Mirsky's theorem states that for a finite poset, the size of the longest chain is equal to the size of the smallest antichain decomposition, or a partition of our set into blocks where no two elements in the same block are comparable by our ordering. We first look at $P_{1,2}$: if we have a chain of size at least $n+1$, we're done. Otherwise, our longest chain has size at most $n$, so by Mirsky's theorem, our smallest antichain decomposition has at most $n$ antichains. By the pigeonhole principle, one of those $n$ antichains must contain at least $n^2+1$ elements. Let's call this antichain $A=\{x_1,x_2,\ldots, x_{n^2+1}\}$. Without loss of generality, say they appear in that order in $\sigma_1$, and hence in the opposite order in $\sigma_2$.
Now we look at $P_{1,3}$ restricted to $A$. If we have a chain of size at least $n+1$, we're done. Otherwise, the longest chain has size at most $n$, and our smallest antichain decomposition has at most $n$ antichains. Since $|A|\geq n^2+1$, the pigeonhole principle tells us that we must have an antichain in $A$ with at least $n+1$ elements.
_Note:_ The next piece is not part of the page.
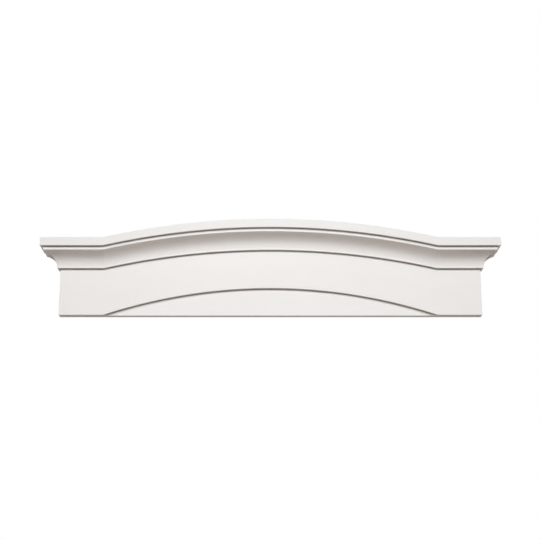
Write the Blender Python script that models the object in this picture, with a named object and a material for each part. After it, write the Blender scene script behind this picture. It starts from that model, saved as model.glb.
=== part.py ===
"""Window crosshead: one moulded piece that is fixed to the wall over a window.

A plain breastboard carries a small cornice: a lip, a cove, a fillet and a top band.
The cornice runs level at both ends, rises in a low arch between them, and returns
to the wall at each end with a mitre. A shallow panel with an arched top is sunk
into the foot of the board.

Units are metres and +Z is up. The flat back lies on the wall, in the plane y = 0,
and the face looks along -Y. The origin is the wall mount, on the back's centreline.
"""

import math

import bmesh
import bpy
from mathutils import Matrix, Vector

# Breastboard, below the cornice
BOARD_WIDTH = 1.016
BOARD_HEIGHT = 0.1150
BOARD_DEPTH = 0.0233

# Cornice members from the lip upwards: heights, and how far each one steps out
LIP_HEIGHT = 0.0040
LIP_STEP = 0.0072
COVE_HEIGHT = 0.0330
COVE_STEP = 0.0312
COVE_HOLLOW = 0.0070
FILLET_HEIGHT = 0.0090
BAND_HEIGHT = 0.0205
BAND_STEP = 0.0072

# Arch of the cornice: it bends up at this distance from each end of the board
LEVEL_END = 0.106
ARCH_RISE = 0.0462

# Sunk panel: it springs from the underside, straight below the arch's two bends
PANEL_RISE = 0.0668
PANEL_SINKING = 0.0078

# Softened arrises along the mouldings
ARRIS_RADIUS = 0.0006

# Height of the wall mount above the underside
WALL_MOUNT_HEIGHT = 0.0900

# Fineness of the curved stretches
ARCH_FACETS = 48
COVE_FACETS = 12
PANEL_FACETS = 56
ARRIS_FACETS = 2

# Distances that only the cutting and welding use
CUTTER_MARGIN = 0.02
WELD_DISTANCE = 0.00001
FLAT_ANGLE = math.radians(0.05)
CREASE_ANGLE = math.radians(12.0)

# Finish: smooth white primer
PRIMER_COLOUR = (0.84, 0.83, 0.81, 1.0)
PRIMER_ROUGHNESS = 0.5


def clear_scene():
    """Remove every object and the collections that held them."""
    for obj in list(bpy.data.objects):
        bpy.data.objects.remove(obj, do_unlink=True)
    for collection in list(bpy.data.collections):
        bpy.data.collections.remove(collection)


def new_collection(name):
    """Make a collection in the scene."""
    collection = bpy.data.collections.new(name)
    bpy.context.scene.collection.children.link(collection)
    return collection


def primer_material():
    """Smooth white primer on the moulded face."""
    material = bpy.data.materials.new("white_primer")
    material.use_nodes = True
    shader = material.node_tree.nodes["Principled BSDF"]
    shader.inputs["Base Color"].default_value = PRIMER_COLOUR
    shader.inputs["Roughness"].default_value = PRIMER_ROUGHNESS
    shader.inputs["Metallic"].default_value = 0.0
    return material


def arc_points(start, end, sagitta, facets):
    """Points of the arc from start to end that bows by sagitta to the left of the chord."""
    chord = end - start
    half = chord.length / 2
    radius = (half * half + sagitta * sagitta) / (2 * sagitta)
    along = chord.normalized()
    left = Vector((-along.y, along.x))
    centre = (start + end) / 2 - left * (radius - sagitta)
    half_angle = math.asin(half / radius)
    points = []
    for step in range(facets + 1):
        angle = -half_angle + 2 * half_angle * step / facets
        points.append(centre + along * radius * math.sin(angle) + left * radius * math.cos(angle))
    return points


def eased_corner(before, corner, after):
    """A standing-out corner's arris as a short arc that touches both of its sides."""
    back = before - corner
    ahead = after - corner
    half_corner = back.angle(ahead) / 2
    setback = ARRIS_RADIUS / math.tan(half_corner)
    setback = min(setback, back.length / 2, ahead.length / 2)
    start = corner + back.normalized() * setback
    end = corner + ahead.normalized() * setback
    sagitta = setback * math.tan(half_corner) * (1 - math.sin(half_corner))
    return arc_points(end, start, sagitta, ARRIS_FACETS)[::-1]


def moulding_face():
    """The section's face from the underside up, as (distance out, height) pairs.

    The distance is counted from the face of the breastboard.
    """
    lip_bottom = BOARD_HEIGHT
    cove_bottom = lip_bottom + LIP_HEIGHT
    fillet_bottom = cove_bottom + COVE_HEIGHT
    band_bottom = fillet_bottom + FILLET_HEIGHT
    top = band_bottom + BAND_HEIGHT
    fillet_out = LIP_STEP + COVE_STEP
    band_out = fillet_out + BAND_STEP

    cove = arc_points(
        Vector((LIP_STEP, cove_bottom)), Vector((fillet_out, fillet_bottom)), COVE_HOLLOW, COVE_FACETS
    )
    inner = Vector((-BOARD_DEPTH, 0.0))
    foot = Vector((0.0, 0.0))
    throat = Vector((0.0, lip_bottom))
    lip = Vector((LIP_STEP, lip_bottom))
    recess = Vector((fillet_out, band_bottom))
    drip = Vector((band_out, band_bottom))
    crown = Vector((band_out, top))
    inner_top = Vector((-BOARD_DEPTH, top))

    face = eased_corner(inner, foot, throat)
    face.append(throat)
    face += eased_corner(throat, lip, cove[0])
    face += cove[:-1]
    face += eased_corner(cove[-2], cove[-1], recess)
    face.append(recess)
    face += eased_corner(recess, drip, crown)
    face += eased_corner(drip, crown, inner_top)
    return face


def closed_section():
    """The face closed round the back, where the board's back is one board's depth inwards."""
    face = moulding_face()
    return face + [Vector((-BOARD_DEPTH, face[-1].y)), Vector((-BOARD_DEPTH, 0.0))]


def half_span():
    """Half the arch's span, which the sunk panel shares."""
    return BOARD_WIDTH / 2 - LEVEL_END


def arch_radius(rise):
    """Radius of the arc that rises this much over the arch's span."""
    return (half_span() ** 2 + rise * rise) / (2 * rise)


def lift_at(x):
    """How far the arch lifts the cornice at a distance x from the centreline."""
    radius = arch_radius(ARCH_RISE)
    return math.sqrt(radius * radius - x * x) - (radius - ARCH_RISE)


def end_rings(section, side):
    """The section at one end: where it meets the wall, and at the mitre of the return."""
    wall = []
    mitre = []
    for point in section:
        x = side * (BOARD_WIDTH / 2 + point.x)
        wall.append(Vector((x, 0.0, point.y)))
        mitre.append(Vector((x, -(BOARD_DEPTH + point.x), point.y)))
    return wall, mitre


def arch_ring(section, x):
    """The upright section at x; all of it above the board's plain face is lifted."""
    lift = lift_at(x)
    ring = []
    for point in section:
        height = point.y + lift if point.y > BOARD_HEIGHT / 2 else point.y
        ring.append(Vector((x, -(BOARD_DEPTH + point.x), height)))
    return ring


def crosshead_rings():
    """Every section of the crosshead, from the wall at one end to the wall at the other."""
    section = closed_section()
    left_wall, left_mitre = end_rings(section, -1)
    right_wall, right_mitre = end_rings(section, 1)
    rings = [left_wall, left_mitre]
    for step in range(ARCH_FACETS + 1):
        rings.append(arch_ring(section, half_span() * (2 * step / ARCH_FACETS - 1)))
    return rings + [right_mitre, right_wall]


def panel_outline():
    """Arched panel in elevation; its arc runs on past the underside."""
    depth = PANEL_RISE + CUTTER_MARGIN
    half_foot = math.sqrt(depth * (2 * arch_radius(PANEL_RISE) - depth))
    left_foot = Vector((-half_foot, -CUTTER_MARGIN))
    right_foot = Vector((half_foot, -CUTTER_MARGIN))
    return arc_points(left_foot, right_foot, depth, PANEL_FACETS)


def evaluated_mesh(obj):
    """The object's mesh with its modifiers applied."""
    bpy.context.view_layer.update()
    depsgraph = bpy.context.evaluated_depsgraph_get()
    return bpy.data.meshes.new_from_object(obj.evaluated_get(depsgraph))


def loft(name, rings, collection):
    """A closed solid through a row of rings that have the same number of points."""
    solid = bmesh.new()
    loops = [[solid.verts.new(point) for point in ring] for ring in rings]
    for near, far in zip(loops, loops[1:]):
        for index in range(len(near)):
            solid.faces.new((near[index - 1], near[index], far[index], far[index - 1]))
    solid.faces.new(loops[0])
    solid.faces.new(loops[-1])
    return solid_object(name, solid, collection)


def solid_object(name, solid, collection):
    """Tidy a closed mesh, turn its faces outwards and link it as an object."""
    bmesh.ops.remove_doubles(solid, verts=solid.verts, dist=WELD_DISTANCE)
    bmesh.ops.dissolve_limit(solid, angle_limit=FLAT_ANGLE, verts=solid.verts, edges=solid.edges)
    bmesh.ops.recalc_face_normals(solid, faces=solid.faces)
    mesh = bpy.data.meshes.new(name)
    solid.to_mesh(mesh)
    solid.free()
    obj = bpy.data.objects.new(name, mesh)
    collection.objects.link(obj)
    return obj


def upright_prism(name, outline, thickness, collection):
    """Extrude an outline in elevation evenly to both sides of the plane y = 0."""
    curve = bpy.data.curves.new(name, "CURVE")
    curve.dimensions = "2D"
    curve.fill_mode = "BOTH"
    curve.extrude = thickness / 2
    spline = curve.splines.new("POLY")
    spline.points.add(len(outline) - 1)
    for spline_point, point in zip(spline.points, outline):
        spline_point.co = (point.x, point.y, 0.0, 1.0)
    spline.use_cyclic_u = True
    drawn = bpy.data.objects.new(name, curve)
    collection.objects.link(drawn)

    solid = bmesh.new()
    solid.from_mesh(evaluated_mesh(drawn))
    solid.transform(Matrix.Rotation(math.radians(90), 4, "X"))
    bpy.data.objects.remove(drawn, do_unlink=True)
    return solid_object(name, solid, collection)


def sink_panel(crosshead, cutters):
    """Sink the arched panel into the foot of the board."""
    reach = BOARD_DEPTH + CUTTER_MARGIN
    panel_face = BOARD_DEPTH - PANEL_SINKING
    cutter = upright_prism("panel_cutter", panel_outline(), reach - panel_face, cutters)
    cutter.location.y = -(reach + panel_face) / 2
    cutter.display_type = "WIRE"
    cutter.hide_render = True

    modifier = crosshead.modifiers.new("sunk_panel", "BOOLEAN")
    modifier.operation = "DIFFERENCE"
    modifier.solver = "EXACT"
    modifier.object = cutter
    mesh = evaluated_mesh(crosshead)
    crosshead.modifiers.clear()
    crosshead.data = mesh
    return cutter


def main():
    """Build the crosshead and hang it from its wall mount."""
    clear_scene()
    parts = new_collection("window_crosshead")
    cutters = new_collection("cutters")

    crosshead = loft("crosshead", crosshead_rings(), parts)
    cutter = sink_panel(crosshead, cutters)
    crosshead.data.materials.append(primer_material())
    crosshead.data.shade_smooth()
    crosshead.data.set_sharp_from_angle(angle=CREASE_ANGLE)

    underside = bpy.data.objects.new("underside_centre", None)
    underside.location.z = -WALL_MOUNT_HEIGHT
    parts.objects.link(underside)
    crosshead.parent = underside
    cutter.parent = underside


main()
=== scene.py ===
"""Looks of the window crosshead: a moulded head in white primer that goes over a window.

The crosshead is one piece. Its section is drawn once, and a Geometry Nodes tree carries
it round the mitred returns and along the arch, where it is lifted straight up and never
turned. Lengths are in metres, +Z is up, the face looks along -Y and the back is at y = 0.
"""

import logging
import math
from dataclasses import dataclass
from enum import Enum

import bmesh
import bpy
from mathutils import Matrix, Vector


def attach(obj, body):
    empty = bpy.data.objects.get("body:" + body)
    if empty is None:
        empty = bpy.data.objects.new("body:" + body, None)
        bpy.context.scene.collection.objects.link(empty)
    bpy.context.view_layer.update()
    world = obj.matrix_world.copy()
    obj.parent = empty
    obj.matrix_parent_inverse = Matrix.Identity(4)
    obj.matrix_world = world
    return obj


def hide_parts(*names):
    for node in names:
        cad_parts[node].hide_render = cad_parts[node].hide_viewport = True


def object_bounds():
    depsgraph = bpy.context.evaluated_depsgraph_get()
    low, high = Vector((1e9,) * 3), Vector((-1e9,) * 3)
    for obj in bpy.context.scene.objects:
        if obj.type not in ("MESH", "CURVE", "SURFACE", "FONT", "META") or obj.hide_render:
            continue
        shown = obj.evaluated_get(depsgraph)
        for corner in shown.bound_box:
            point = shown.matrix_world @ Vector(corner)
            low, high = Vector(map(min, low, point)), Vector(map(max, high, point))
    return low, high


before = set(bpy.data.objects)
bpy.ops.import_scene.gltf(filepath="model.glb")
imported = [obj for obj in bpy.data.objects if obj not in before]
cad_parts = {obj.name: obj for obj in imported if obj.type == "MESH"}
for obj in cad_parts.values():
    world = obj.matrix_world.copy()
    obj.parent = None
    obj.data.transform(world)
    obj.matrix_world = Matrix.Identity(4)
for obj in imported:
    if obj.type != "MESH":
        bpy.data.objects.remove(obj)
CAD_LOW, CAD_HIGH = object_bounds()

LOG = logging.getLogger("crosshead")

Socket = bpy.types.NodeSocket
Value = float | int | bool | Socket
Colour = tuple[float, float, float, float]
Tint = tuple[float, float, float]

WHITE = (1.0, 1.0, 1.0, 1.0)


class Follows(Enum):
    """What lifts a corner of the section along the crosshead: its share of arch and panel."""

    BOARD = (0.0, 0.0)
    ARCH = (1.0, 0.0)
    PANEL = (0.0, 1.0)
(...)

Call this antichain $A'$, which is a subset of $A$. Say $A'=\{x'_1,x'_2,\ldots, x'_{n+1}\}$, where $x'_1,x'_2,\ldots,x'_{n+1}$ is a subsequence of $x_1,x_2,\ldots,x_{n^2+1}$. Hence, where the elements of $A'$ appear in the given order in $\sigma_1$, they must appear in the opposite order in $\sigma_3$. But since we said that the elements of $A$, which include $A'$, appear in $\sigma_2$ also in the opposite of $\sigma_1$'s order, then $A'$ appears in the same order in $\sigma_2$ as in $\sigma_3$, so they have a common subsequence of size $n+1$.